REHMA lot of our listeners have called in to say they'd like to see a return to the League of Women Voters and that kind of presentation. Remind us, Jim, of what the League...
THURBERWell, the League of Women Voters helps organize the Presidential debates in the general election. They have not been involved in the primary election debates. I should say that the American public in a Pugh, in a recent Pugh Survey, thinks pretty well of these debates. Two thirds of those that responded say the debates are very or somewhat helpful. So, they may be a little crazy sometimes, and they may be gotcha, but the public thinks that generally, they are helpful. And I think that's important.
PAGEAnd of course, as Jim knows, the League of Women Voters used to do the general election debates. In recent campaigns, they've been done by the Commission on Presidential Debates set up to make sure the debates take place.
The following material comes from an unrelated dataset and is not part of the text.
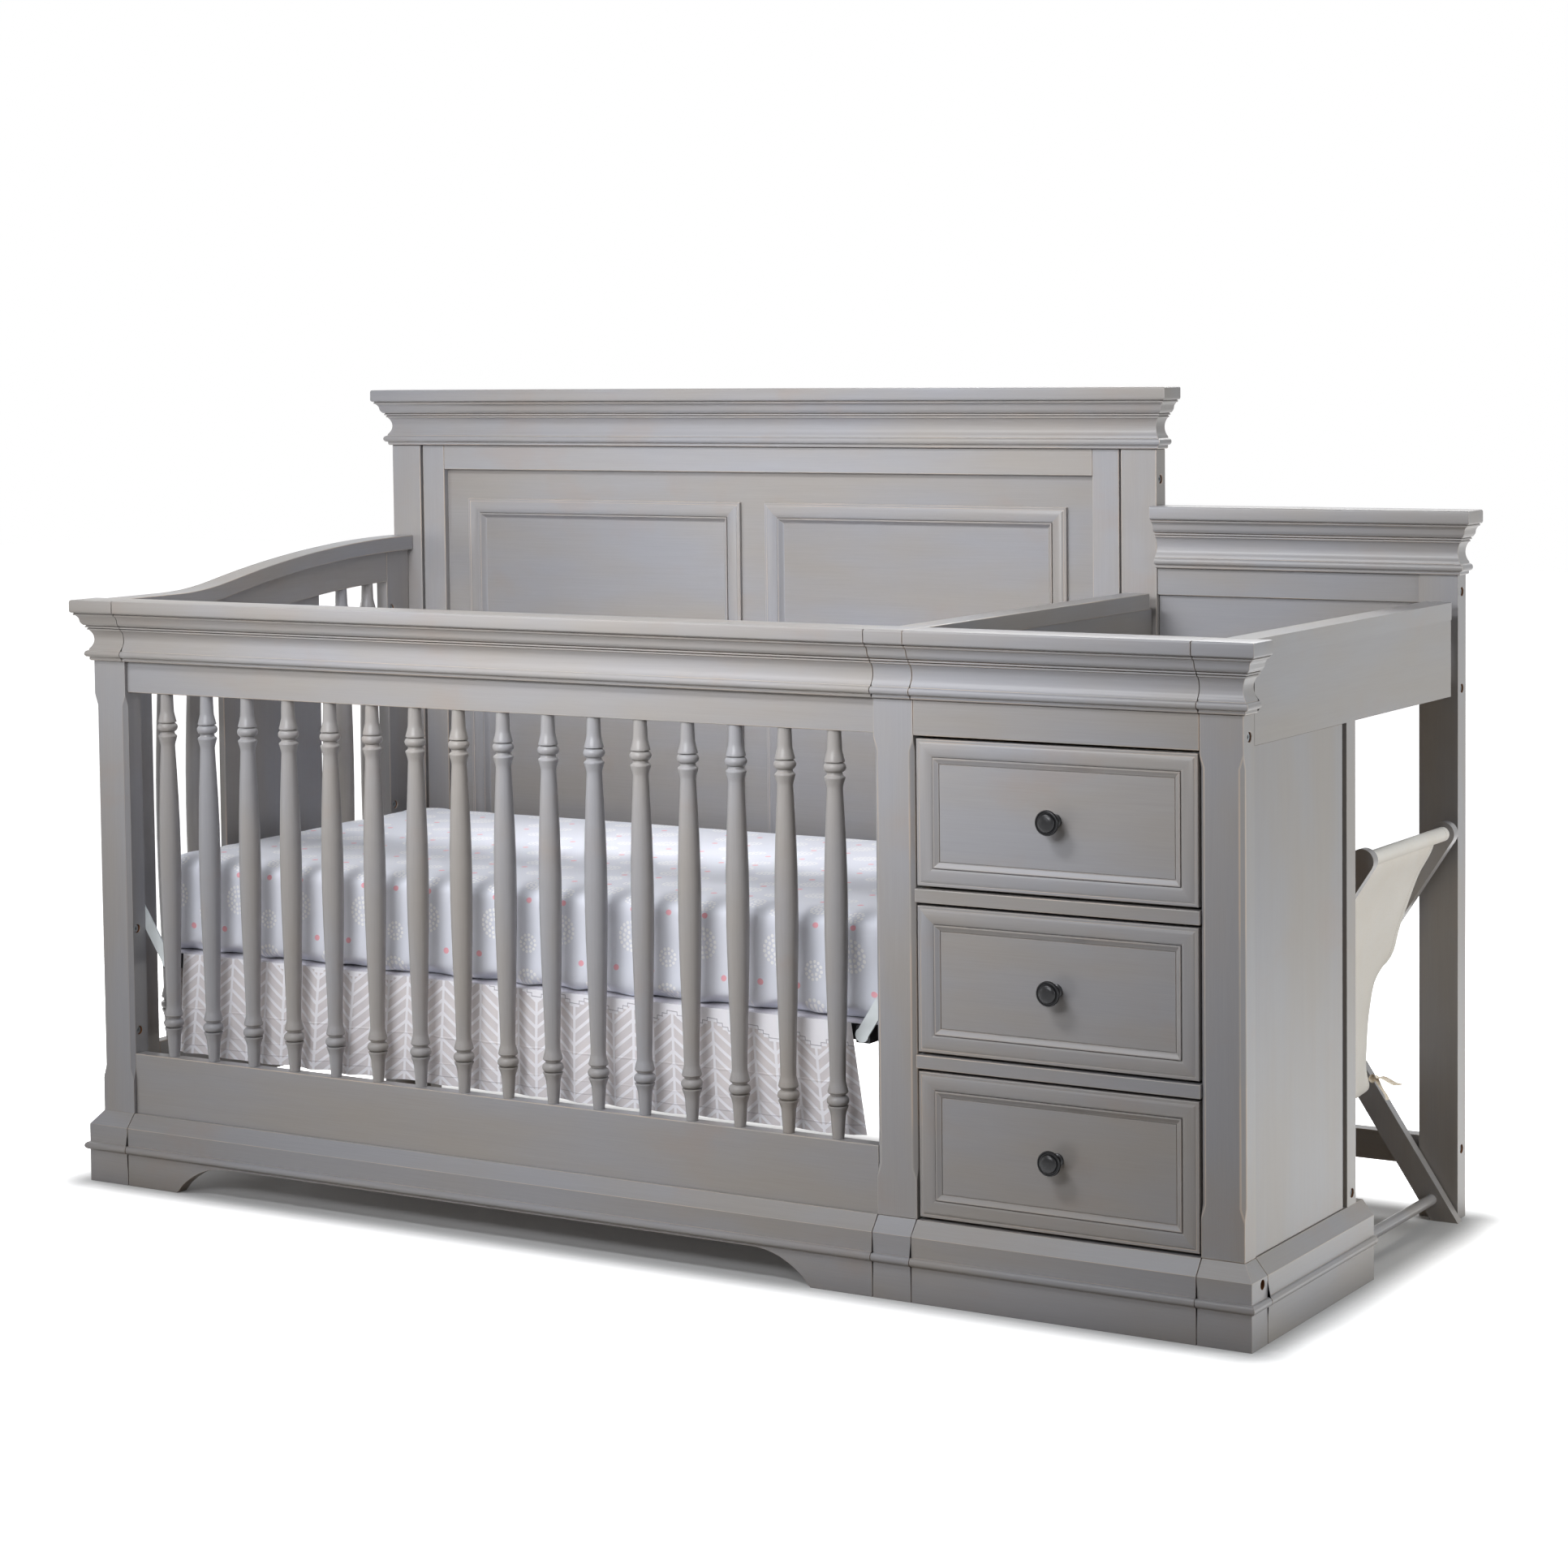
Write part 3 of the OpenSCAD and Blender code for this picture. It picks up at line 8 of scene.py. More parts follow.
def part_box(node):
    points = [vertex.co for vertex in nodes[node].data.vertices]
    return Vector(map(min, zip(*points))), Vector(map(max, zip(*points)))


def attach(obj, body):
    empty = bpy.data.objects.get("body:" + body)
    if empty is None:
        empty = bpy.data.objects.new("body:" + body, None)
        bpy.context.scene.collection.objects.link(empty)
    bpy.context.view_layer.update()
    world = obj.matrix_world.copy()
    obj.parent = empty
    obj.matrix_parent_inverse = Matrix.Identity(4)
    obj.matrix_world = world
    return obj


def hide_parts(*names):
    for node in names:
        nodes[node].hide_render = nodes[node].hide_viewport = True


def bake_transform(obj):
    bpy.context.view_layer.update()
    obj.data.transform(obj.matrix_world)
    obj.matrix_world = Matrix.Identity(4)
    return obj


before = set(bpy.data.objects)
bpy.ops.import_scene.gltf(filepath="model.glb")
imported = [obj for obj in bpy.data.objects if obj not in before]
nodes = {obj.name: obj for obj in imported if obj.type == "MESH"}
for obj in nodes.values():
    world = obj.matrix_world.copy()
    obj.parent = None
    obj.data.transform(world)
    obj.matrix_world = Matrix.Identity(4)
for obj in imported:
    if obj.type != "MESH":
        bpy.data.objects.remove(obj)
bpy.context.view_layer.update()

Because it's not a given that both candidates will agree to debates in the general election and it's so important that they do so.
FOLKENFLIKAnd it's not given that they will have debates. Now, yes. But in 1960, we had debates. '64, '68, '72, we didn't have debates. League of Women Voters came in and did '76, and then we had a commission.
REHMHow soon will we see the disappearance of the so-called undercard? Susan.
PAGEWell, I keep waiting for that to happen. But as long as you have this debate -- a debate that includes the Governor of New Jersey, the Governor of Louisiana, I mean, serious people who are potential nominees, but are very low in the polls. It seems to me, you're probably going to keep seeing them for a while.
THURBERI think the cutoff of 2.5 percent is good for a while, but I think some of these people are going to drop below that and they'll, like, Graham or others, you won't hear from them again, probably.
REHMAll right, we'll leave it at that. James Thurber of American University, David Folkenflik of NPR, Susan Page of USA Today, who sits in rather frequently for Diane Rehm. Thank you all so much.
PAGEThank you, Diane.
THURBERThank you, Diane.
REHMAnd thanks all, for listening. I'm Diane Rehm.